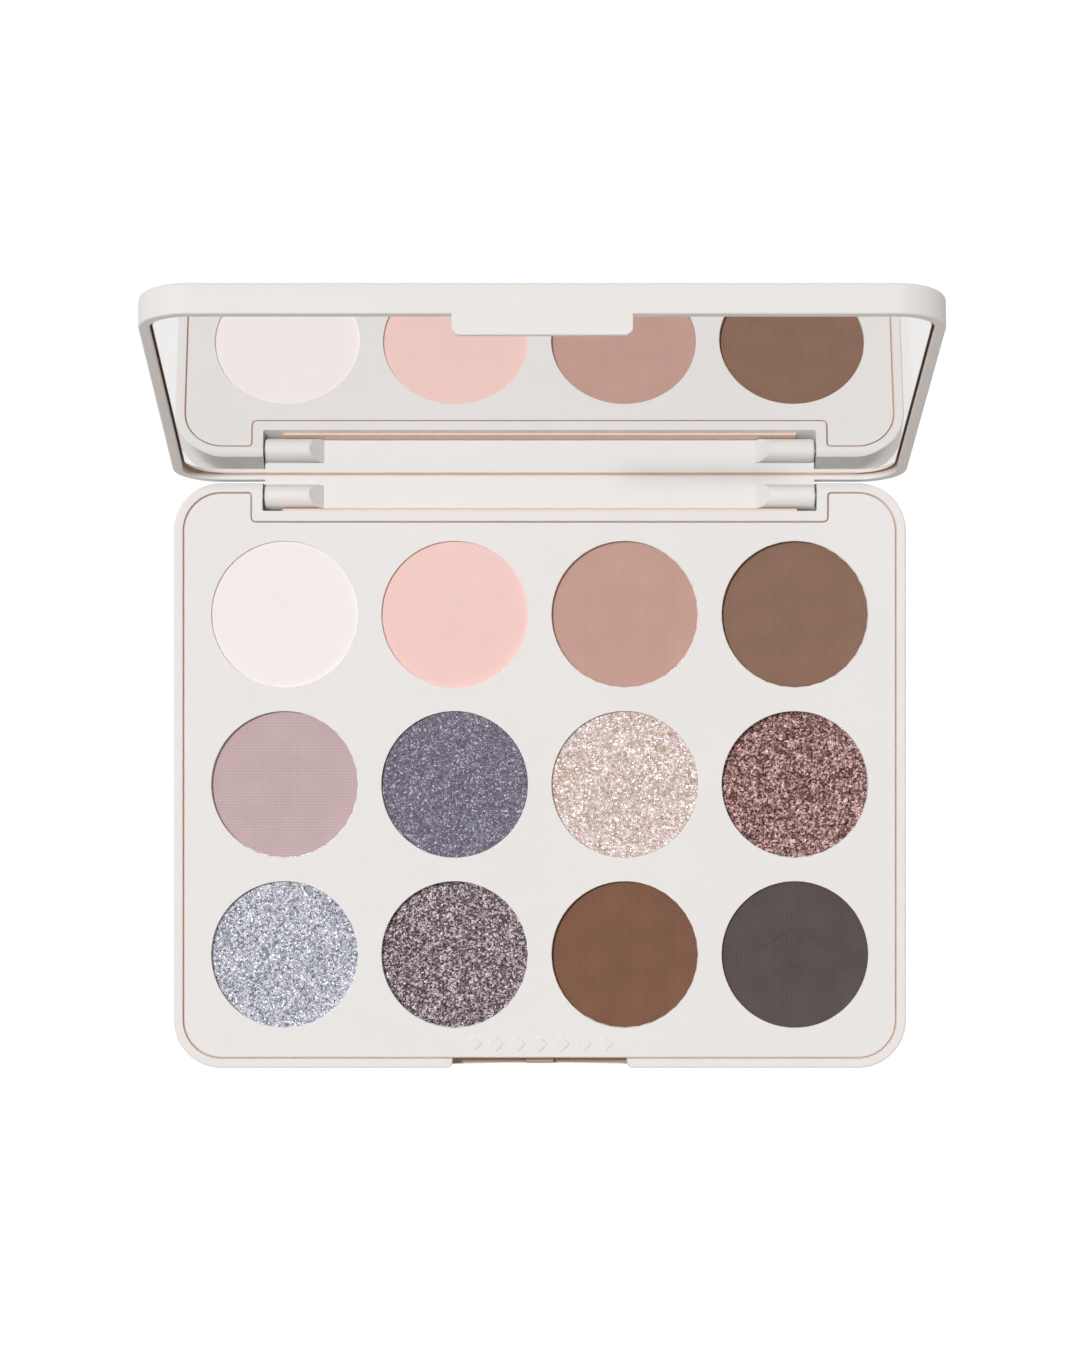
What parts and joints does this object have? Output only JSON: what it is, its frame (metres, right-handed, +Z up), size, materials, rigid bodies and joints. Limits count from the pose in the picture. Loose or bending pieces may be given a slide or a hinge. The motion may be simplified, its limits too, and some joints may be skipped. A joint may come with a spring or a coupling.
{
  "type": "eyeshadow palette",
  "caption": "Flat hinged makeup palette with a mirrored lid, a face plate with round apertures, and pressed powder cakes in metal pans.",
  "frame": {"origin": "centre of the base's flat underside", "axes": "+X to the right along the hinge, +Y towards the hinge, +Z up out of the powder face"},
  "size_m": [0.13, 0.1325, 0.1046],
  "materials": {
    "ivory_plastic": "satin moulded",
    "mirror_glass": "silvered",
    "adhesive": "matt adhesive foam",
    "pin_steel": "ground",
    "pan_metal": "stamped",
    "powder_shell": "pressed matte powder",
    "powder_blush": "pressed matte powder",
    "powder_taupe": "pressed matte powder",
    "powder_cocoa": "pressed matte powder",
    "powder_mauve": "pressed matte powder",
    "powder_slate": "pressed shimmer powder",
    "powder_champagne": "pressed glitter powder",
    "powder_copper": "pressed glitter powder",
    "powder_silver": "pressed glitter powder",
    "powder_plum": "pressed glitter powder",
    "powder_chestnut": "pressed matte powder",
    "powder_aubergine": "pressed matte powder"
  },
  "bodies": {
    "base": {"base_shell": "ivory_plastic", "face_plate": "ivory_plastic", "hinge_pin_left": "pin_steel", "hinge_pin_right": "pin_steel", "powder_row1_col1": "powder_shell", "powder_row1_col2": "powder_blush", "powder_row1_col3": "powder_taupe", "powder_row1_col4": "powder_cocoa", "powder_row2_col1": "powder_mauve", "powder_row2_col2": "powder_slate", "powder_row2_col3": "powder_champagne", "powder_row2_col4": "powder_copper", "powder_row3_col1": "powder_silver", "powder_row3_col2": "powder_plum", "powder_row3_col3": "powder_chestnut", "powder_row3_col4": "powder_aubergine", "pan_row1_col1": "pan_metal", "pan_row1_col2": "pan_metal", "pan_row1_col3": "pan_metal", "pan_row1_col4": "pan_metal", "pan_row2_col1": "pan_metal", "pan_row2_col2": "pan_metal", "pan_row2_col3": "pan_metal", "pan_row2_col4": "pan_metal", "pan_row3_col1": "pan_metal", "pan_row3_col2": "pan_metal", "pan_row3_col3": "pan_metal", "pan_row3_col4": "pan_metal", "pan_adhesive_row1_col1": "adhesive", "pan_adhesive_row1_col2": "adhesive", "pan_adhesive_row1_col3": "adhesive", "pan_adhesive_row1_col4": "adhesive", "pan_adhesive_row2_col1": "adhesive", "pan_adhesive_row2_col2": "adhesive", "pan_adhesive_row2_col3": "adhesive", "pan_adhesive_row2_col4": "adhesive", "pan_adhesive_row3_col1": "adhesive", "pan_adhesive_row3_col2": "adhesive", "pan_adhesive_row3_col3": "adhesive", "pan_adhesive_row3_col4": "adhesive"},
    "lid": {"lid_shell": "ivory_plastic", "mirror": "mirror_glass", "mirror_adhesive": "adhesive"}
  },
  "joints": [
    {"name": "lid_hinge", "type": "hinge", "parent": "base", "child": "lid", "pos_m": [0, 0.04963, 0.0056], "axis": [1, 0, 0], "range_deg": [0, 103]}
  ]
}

* * * * * * * * *

- _Problem to work on_: Print all the data exactly.

- _Answer to the task_:
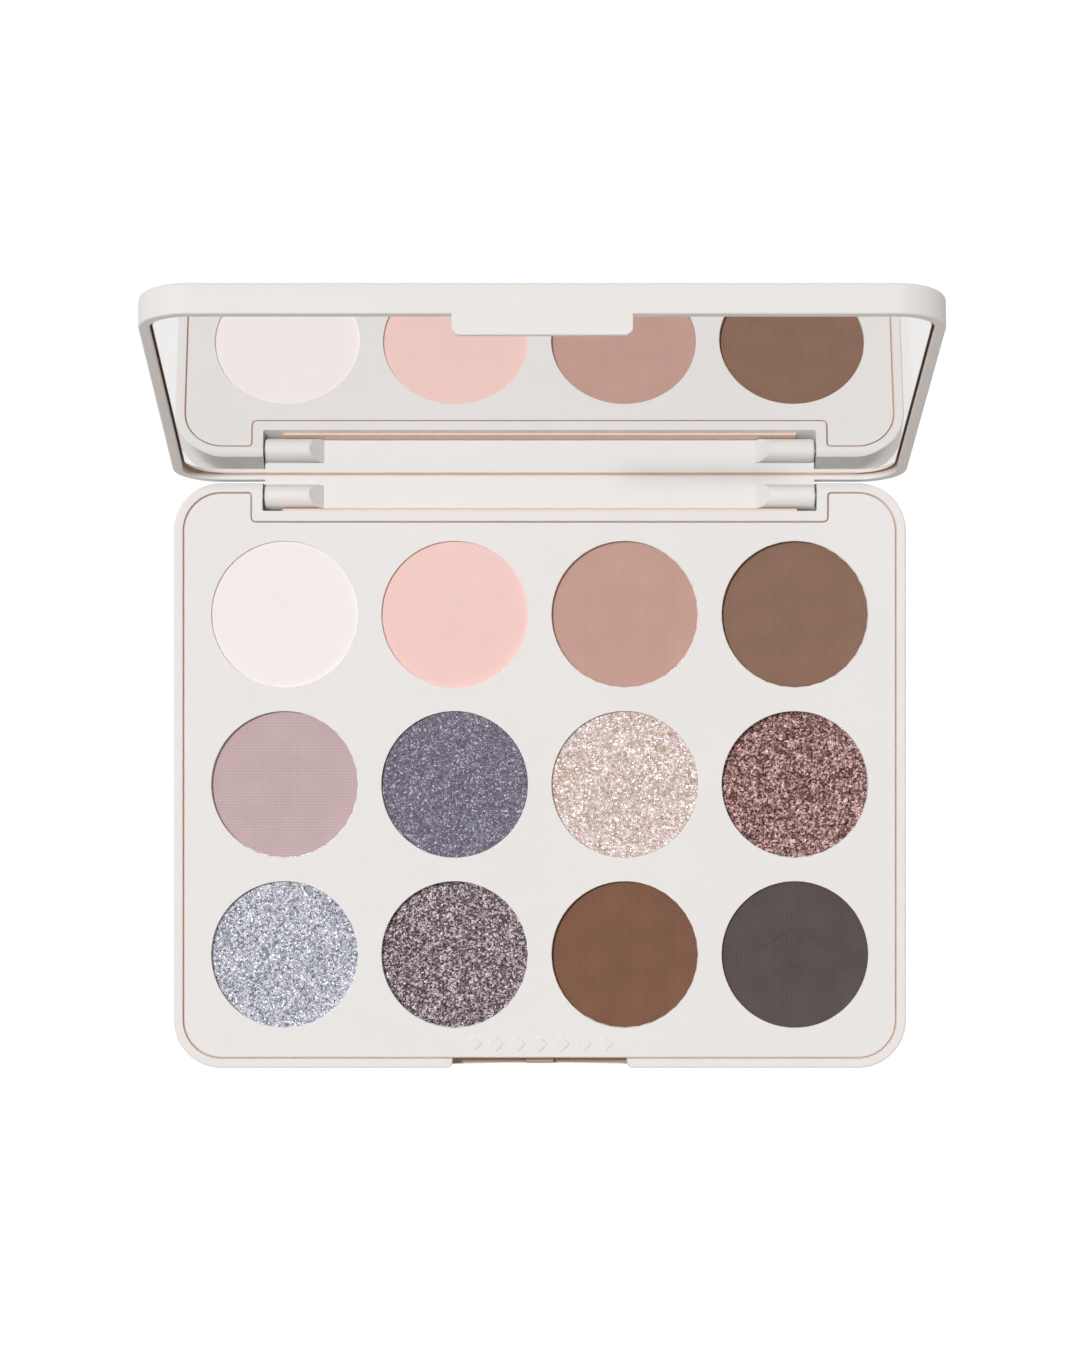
What parts and joints does this object have? Output only JSON: what it is, its frame (metres, right-handed, +Z up), size, materials, rigid bodies and joints. Limits count from the pose in the picture. Loose or bending pieces may be given a slide or a hinge. The motion may be simplified, its limits too, and some joints may be skipped. A joint may come with a spring or a coupling.
{
  "type": "eyeshadow palette",
  "caption": "Flat hinged makeup palette with a mirrored lid, a face plate with round apertures, and pressed powder cakes in metal pans.",
  "frame": {"origin": "centre of the base's flat underside", "axes": "+X to the right along the hinge, +Y towards the hinge, +Z up out of the powder face"},
  "size_m": [0.13, 0.1325, 0.1046],
  "materials": {
    "ivory_plastic": "satin moulded",
    "mirror_glass": "silvered",
    "adhesive": "matt adhesive foam",
    "pin_steel": "ground",
    "pan_metal": "stamped",
    "powder_shell": "pressed matte powder",
    "powder_blush": "pressed matte powder",
    "powder_taupe": "pressed matte powder",
    "powder_cocoa": "pressed matte powder",
    "powder_mauve": "pressed matte powder",
    "powder_slate": "pressed shimmer powder",
    "powder_champagne": "pressed glitter powder",
    "powder_copper": "pressed glitter powder",
    "powder_silver": "pressed glitter powder",
    "powder_plum": "pressed glitter powder",
    "powder_chestnut": "pressed matte powder",
    "powder_aubergine": "pressed matte powder"
  },
  "bodies": {
    "base": {"base_shell": "ivory_plastic", "face_plate": "ivory_plastic", "hinge_pin_left": "pin_steel", "hinge_pin_right": "pin_steel", "powder_row1_col1": "powder_shell", "powder_row1_col2": "powder_blush", "powder_row1_col3": "powder_taupe", "powder_row1_col4": "powder_cocoa", "powder_row2_col1": "powder_mauve", "powder_row2_col2": "powder_slate", "powder_row2_col3": "powder_champagne", "powder_row2_col4": "powder_copper", "powder_row3_col1": "powder_silver", "powder_row3_col2": "powder_plum", "powder_row3_col3": "powder_chestnut", "powder_row3_col4": "powder_aubergine", "pan_row1_col1": "pan_metal", "pan_row1_col2": "pan_metal", "pan_row1_col3": "pan_metal", "pan_row1_col4": "pan_metal", "pan_row2_col1": "pan_metal", "pan_row2_col2": "pan_metal", "pan_row2_col3": "pan_metal", "pan_row2_col4": "pan_metal", "pan_row3_col1": "pan_metal", "pan_row3_col2": "pan_metal", "pan_row3_col3": "pan_metal", "pan_row3_col4": "pan_metal", "pan_adhesive_row1_col1": "adhesive", "pan_adhesive_row1_col2": "adhesive", "pan_adhesive_row1_col3": "adhesive", "pan_adhesive_row1_col4": "adhesive", "pan_adhesive_row2_col1": "adhesive", "pan_adhesive_row2_col2": "adhesive", "pan_adhesive_row2_col3": "adhesive", "pan_adhesive_row2_col4": "adhesive", "pan_adhesive_row3_col1": "adhesive", "pan_adhesive_row3_col2": "adhesive", "pan_adhesive_row3_col3": "adhesive", "pan_adhesive_row3_col4": "adhesive"},
    "lid": {"lid_shell": "ivory_plastic", "mirror": "mirror_glass", "mirror_adhesive": "adhesive"}
  },
  "joints": [
    {"name": "lid_hinge", "type": "hinge", "parent": "base", "child": "lid", "pos_m": [0, 0.04963, 0.0056], "axis": [1, 0, 0], "range_deg": [0, 103]}
  ]
}